In a letter attached in the report file, Porter said he believes the
agents had sufficient and lawful reasons to stop and talk with Ayers.
However, Porter listed a series of concerns regarding how the stop
proceeded, such as questions regarding the possibility of alternative
approaches to questioning and stopping Ayers and the decision to
approach Ayers, of whom agents knew little, in a crowded location.

These were questions that should be taken up by a grand jury under its
investigative powers, according to Porter, before any decision could
be reached regarding criminal charges.

That report looked at an undercover drug operation that targeted Kayla
Barrett and her arrest Sept. 1.

The report also includes interviews with Ayers before his death, the
officers involved in the incident, witnesses to the incident, the
target of that day's operation, Barrett, and people who knew Barrett,
as well as others involved in the events of that September afternoon.

In the report, Agent Chance Oxner with the Mountain Judicial Circuit
NCIS Drug Team was allegedly taking part in an undercover cocaine
purchase from Barrett.

During the operation, Barrett spoke with Ayers in his vehicle on
Currahee Street in Toccoa, near the Relax Inn.

At that time, agent Billy Shane Harrison took note of Ayers and his
vehicle as money changed hands between Ayers and Barrett. Harrison
said he could not tell who was giving and who was receiving the money.

Barrett later told investigators the money was for
rent.

Later that day, the narcotics agents, including Harrison, saw Ayers
driving his vehicle again on Currahee Street from the direction of the
Relax Inn toward the Exxon and Shell station, according to statements
in the report.

At that point, Ayers pulled into the station and agents pulled over,
as Harrison told investigators he recognized Ayers and the vehicle.

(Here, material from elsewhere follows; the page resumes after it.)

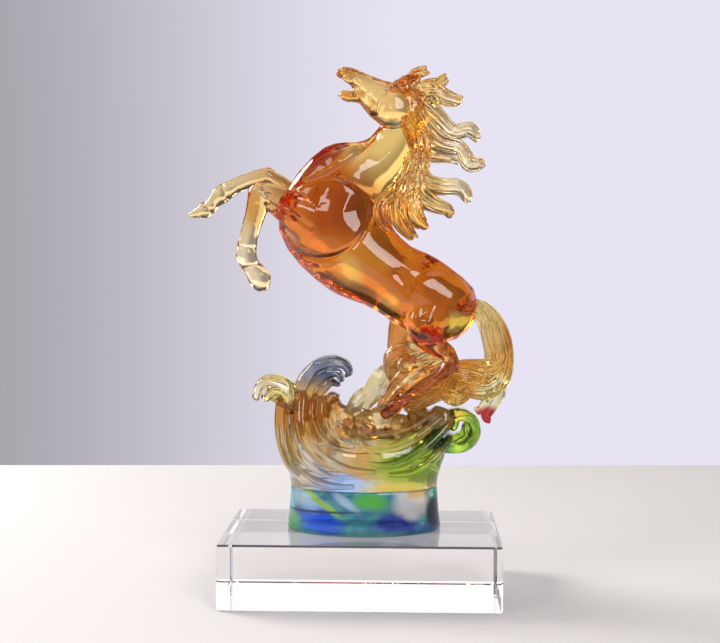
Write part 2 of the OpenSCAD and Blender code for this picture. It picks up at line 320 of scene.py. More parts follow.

When Ayers came back to his vehicle, Harrison and Oxner approached
Ayers, as shown in surveillance videos.

Harrison said in his statement that he identified himself as a police
officer to Ayers and Ayers began to move his vehicle, striking Oxner.
Harrison said he heard a loud pop and thought that Oxner, was injured
or dead.

That, Harrison said, is when he shot Ayers.

Ayers' told investigators before he died that he did not know that the
men who approached him were officers.

Roland Stroberg of Gainesville, Ga., the attorney for Ayers' widow,
said Friday that the family is not pleased.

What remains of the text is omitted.